On the morning of December 10, 2019, the Supreme People’s Court held a press conference to promulgate the Provisions of the Supreme People’s Court on Several Issues Concerning the Trial of Administrative Agreement Cases (the “Provisions”). The Provisions has 29 articles in total. It is stated in the Provisions that when an administrative litigation is filed due to certain Administrative Agreements, the people’s court shall process the litigation in accordance with the law. The Administrative Agreements could be government franchise agreement, compensation agreement for expropriation and requisition of land and houses, right of use transfer agreement on state-owned natural resources including mining rights, leasing and sales agreement of government-funded indemnificatory housing, and the public-private partnership agreement in conformity with the Provisions, etc.

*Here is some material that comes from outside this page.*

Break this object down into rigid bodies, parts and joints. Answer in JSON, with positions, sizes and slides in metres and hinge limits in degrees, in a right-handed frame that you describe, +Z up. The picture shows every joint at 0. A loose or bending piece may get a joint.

Article 26 of the Provisions, which determines the effectiveness of relevant arbitration clauses, has provided that where an administrative agreement stipulates an arbitration clause, the people’s court shall find such clause as invalid, unless otherwise provided by laws, administrative regulations or international treaties concluded or acceded to by China.

At present, it is still argued in practice that whether administrative agreements are arbitrable. Henceforth, to judge whether an arbitration clause is valid in an Administrative Agreement, or whether the agreed arbitration method shall be used to resolve the relative administrative dispute, Article 26 of the Provisions should be referred to at first.


Beijing No. 4 Intermediate People’s Court issued Guidelines on the Trying Cases of Arbitration-Related Judicial Review

On December 10, 2019, Beijing No. 4 Intermediate People’s Court held a press conference to brief their judicial review of arbitration trials in the past five years, publicly released the Guidelines on the Trying Cases of Arbitration-Related Judicial Review and representative cases. Also, the Court, together with the Arbitration Research Institute of the China University of Political Science and Law, jointly released the Study Report on Big Data Cases Involving Judicial Review of Arbitration.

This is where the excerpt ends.